---- Provided data

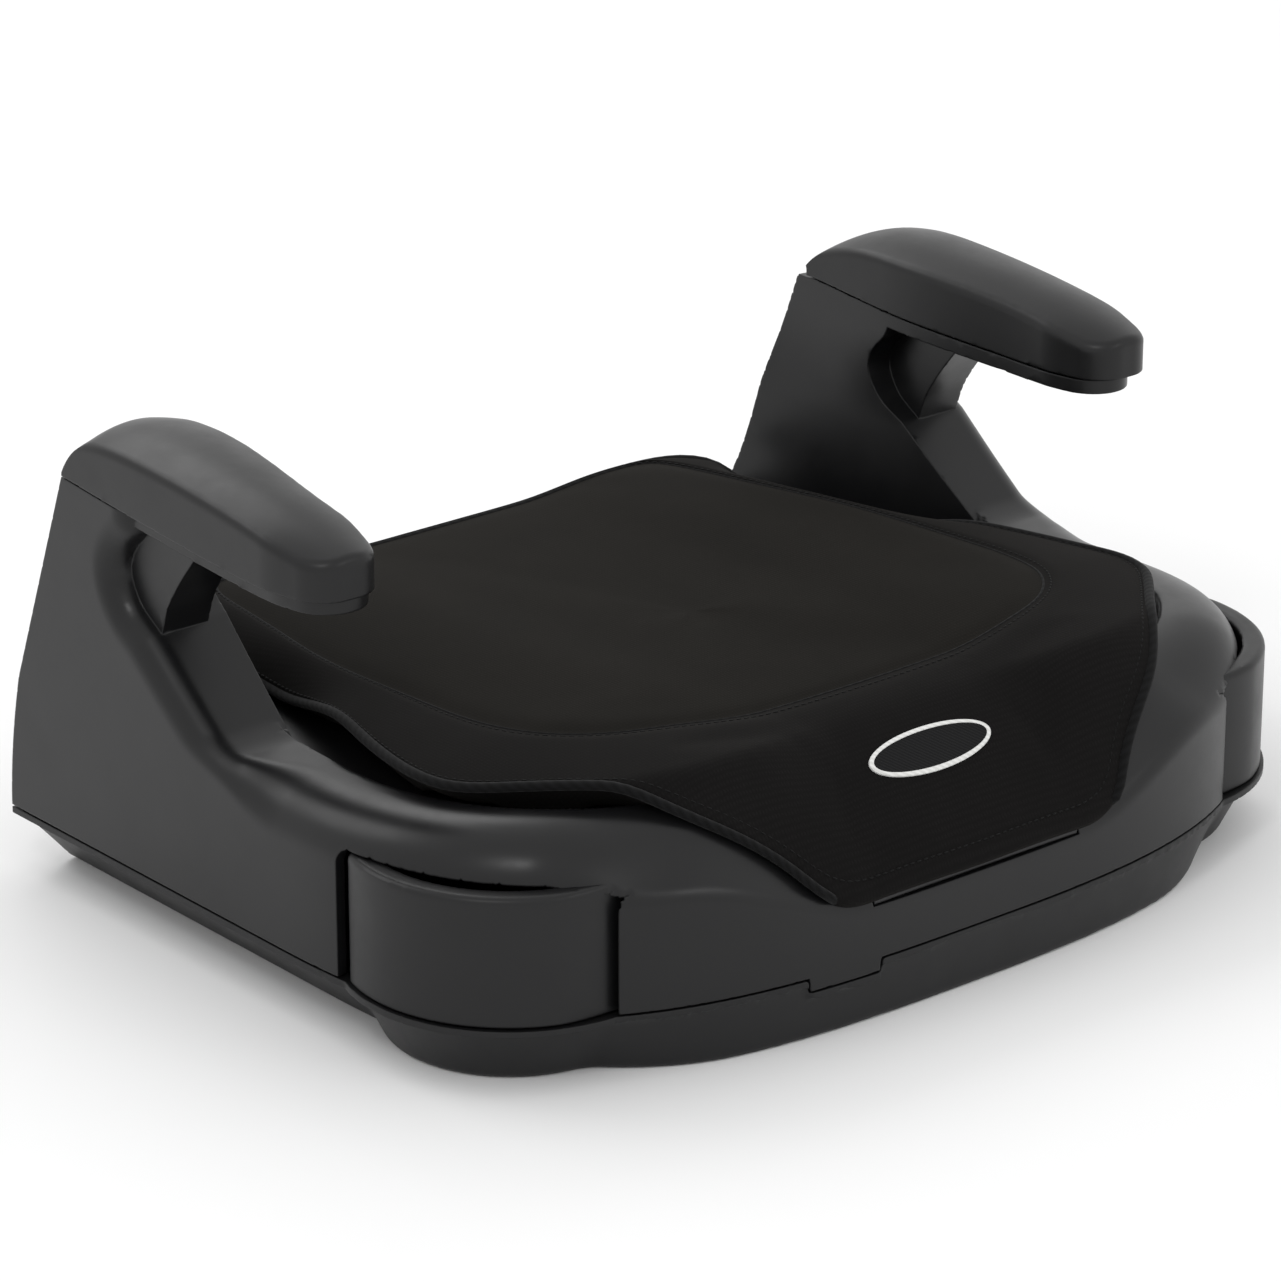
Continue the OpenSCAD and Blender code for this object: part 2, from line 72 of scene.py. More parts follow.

--------
---- Provided data

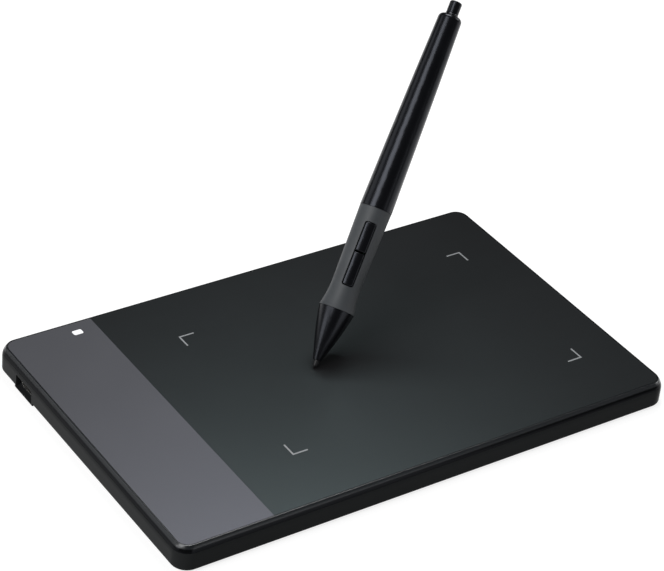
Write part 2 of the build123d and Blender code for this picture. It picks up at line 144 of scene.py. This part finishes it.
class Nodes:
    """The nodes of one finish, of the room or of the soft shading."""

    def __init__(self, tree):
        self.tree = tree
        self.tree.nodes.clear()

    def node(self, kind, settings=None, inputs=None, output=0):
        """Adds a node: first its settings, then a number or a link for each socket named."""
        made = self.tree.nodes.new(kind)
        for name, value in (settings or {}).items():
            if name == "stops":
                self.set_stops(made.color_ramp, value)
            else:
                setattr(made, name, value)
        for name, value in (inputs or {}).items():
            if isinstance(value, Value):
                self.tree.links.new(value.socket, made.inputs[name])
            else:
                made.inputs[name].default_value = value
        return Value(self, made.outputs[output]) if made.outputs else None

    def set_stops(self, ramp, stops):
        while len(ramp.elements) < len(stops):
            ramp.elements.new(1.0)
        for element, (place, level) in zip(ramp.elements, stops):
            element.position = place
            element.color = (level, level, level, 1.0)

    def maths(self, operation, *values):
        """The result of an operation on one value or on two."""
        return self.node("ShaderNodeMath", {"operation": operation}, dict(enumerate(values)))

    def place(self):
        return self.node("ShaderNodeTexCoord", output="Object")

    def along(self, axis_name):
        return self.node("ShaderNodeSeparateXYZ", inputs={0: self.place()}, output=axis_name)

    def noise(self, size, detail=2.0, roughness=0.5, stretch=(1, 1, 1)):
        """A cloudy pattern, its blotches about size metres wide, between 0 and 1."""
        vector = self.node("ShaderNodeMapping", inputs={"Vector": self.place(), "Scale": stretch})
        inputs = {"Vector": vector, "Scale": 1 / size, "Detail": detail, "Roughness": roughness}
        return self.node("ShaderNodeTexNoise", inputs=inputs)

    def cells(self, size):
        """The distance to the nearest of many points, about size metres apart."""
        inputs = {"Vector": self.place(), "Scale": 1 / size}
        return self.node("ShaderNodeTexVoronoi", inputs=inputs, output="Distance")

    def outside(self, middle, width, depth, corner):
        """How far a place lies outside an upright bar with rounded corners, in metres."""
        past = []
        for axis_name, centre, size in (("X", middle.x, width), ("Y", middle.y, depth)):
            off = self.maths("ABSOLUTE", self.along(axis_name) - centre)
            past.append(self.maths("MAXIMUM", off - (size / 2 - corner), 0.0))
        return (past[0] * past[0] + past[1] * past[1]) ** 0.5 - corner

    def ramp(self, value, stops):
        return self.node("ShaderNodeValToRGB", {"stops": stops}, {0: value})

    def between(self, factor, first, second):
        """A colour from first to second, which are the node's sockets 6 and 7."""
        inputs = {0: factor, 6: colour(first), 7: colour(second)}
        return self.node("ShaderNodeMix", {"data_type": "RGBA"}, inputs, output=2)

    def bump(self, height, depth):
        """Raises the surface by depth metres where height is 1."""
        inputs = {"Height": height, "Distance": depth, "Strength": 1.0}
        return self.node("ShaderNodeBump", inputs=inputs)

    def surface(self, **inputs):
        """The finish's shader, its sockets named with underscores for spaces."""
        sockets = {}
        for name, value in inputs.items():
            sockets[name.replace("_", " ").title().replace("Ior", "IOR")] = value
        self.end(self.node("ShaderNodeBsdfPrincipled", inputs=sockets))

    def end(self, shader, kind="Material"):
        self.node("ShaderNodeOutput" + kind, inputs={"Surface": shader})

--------
---- Provided data

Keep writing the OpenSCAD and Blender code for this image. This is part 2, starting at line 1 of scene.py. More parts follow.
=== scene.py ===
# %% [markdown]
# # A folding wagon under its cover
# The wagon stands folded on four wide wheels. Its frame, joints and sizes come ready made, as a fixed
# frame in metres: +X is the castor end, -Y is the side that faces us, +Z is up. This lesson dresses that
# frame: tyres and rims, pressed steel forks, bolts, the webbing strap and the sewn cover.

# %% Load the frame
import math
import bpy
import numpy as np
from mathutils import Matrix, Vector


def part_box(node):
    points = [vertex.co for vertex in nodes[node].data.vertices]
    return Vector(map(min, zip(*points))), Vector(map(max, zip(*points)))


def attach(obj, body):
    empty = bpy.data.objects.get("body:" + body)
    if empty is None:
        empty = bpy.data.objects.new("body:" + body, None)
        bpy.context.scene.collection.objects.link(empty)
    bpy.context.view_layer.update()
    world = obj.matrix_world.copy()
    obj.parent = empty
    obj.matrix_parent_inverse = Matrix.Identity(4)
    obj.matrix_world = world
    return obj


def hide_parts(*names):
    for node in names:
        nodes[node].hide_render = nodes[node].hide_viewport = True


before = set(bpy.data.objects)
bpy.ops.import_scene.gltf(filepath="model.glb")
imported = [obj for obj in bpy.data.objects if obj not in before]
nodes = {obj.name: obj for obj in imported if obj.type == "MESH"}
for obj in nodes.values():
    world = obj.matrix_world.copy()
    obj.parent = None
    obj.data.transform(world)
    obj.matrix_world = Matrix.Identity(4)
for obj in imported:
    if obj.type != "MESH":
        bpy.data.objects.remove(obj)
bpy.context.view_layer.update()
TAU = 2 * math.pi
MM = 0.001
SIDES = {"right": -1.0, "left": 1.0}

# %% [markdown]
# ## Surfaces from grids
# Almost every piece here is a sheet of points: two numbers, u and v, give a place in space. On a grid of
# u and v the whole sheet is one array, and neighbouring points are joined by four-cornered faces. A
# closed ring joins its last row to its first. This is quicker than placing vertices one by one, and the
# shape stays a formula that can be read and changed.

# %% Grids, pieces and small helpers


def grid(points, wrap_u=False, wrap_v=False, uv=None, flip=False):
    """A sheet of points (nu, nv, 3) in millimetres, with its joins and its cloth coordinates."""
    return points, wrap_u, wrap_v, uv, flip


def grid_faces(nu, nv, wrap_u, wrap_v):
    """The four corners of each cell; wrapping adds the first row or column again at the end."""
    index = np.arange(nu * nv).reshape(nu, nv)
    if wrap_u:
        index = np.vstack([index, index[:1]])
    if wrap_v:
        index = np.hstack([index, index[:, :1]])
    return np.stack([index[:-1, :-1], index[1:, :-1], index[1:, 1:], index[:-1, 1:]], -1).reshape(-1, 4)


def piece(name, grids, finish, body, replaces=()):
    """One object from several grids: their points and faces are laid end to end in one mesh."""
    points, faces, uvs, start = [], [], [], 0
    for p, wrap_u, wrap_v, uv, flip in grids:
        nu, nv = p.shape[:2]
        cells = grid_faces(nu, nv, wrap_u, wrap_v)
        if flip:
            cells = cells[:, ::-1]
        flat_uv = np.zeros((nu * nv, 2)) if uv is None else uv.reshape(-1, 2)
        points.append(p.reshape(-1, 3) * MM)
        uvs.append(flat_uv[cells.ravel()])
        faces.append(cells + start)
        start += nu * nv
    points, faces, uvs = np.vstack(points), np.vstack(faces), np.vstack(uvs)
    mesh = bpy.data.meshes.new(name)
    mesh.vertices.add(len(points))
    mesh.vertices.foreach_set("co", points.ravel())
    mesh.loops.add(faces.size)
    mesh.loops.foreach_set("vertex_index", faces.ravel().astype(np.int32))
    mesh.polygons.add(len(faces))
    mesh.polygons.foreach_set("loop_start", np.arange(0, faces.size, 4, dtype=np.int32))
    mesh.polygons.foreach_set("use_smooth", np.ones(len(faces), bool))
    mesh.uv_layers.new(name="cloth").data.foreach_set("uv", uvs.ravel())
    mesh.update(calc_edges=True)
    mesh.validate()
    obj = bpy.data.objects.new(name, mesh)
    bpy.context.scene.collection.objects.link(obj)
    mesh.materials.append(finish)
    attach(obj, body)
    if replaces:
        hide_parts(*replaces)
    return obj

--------

What is expected: Count every line in the entries above where the word "OpenSCAD" appears; respond with the number alone.

Result of the exercise: 2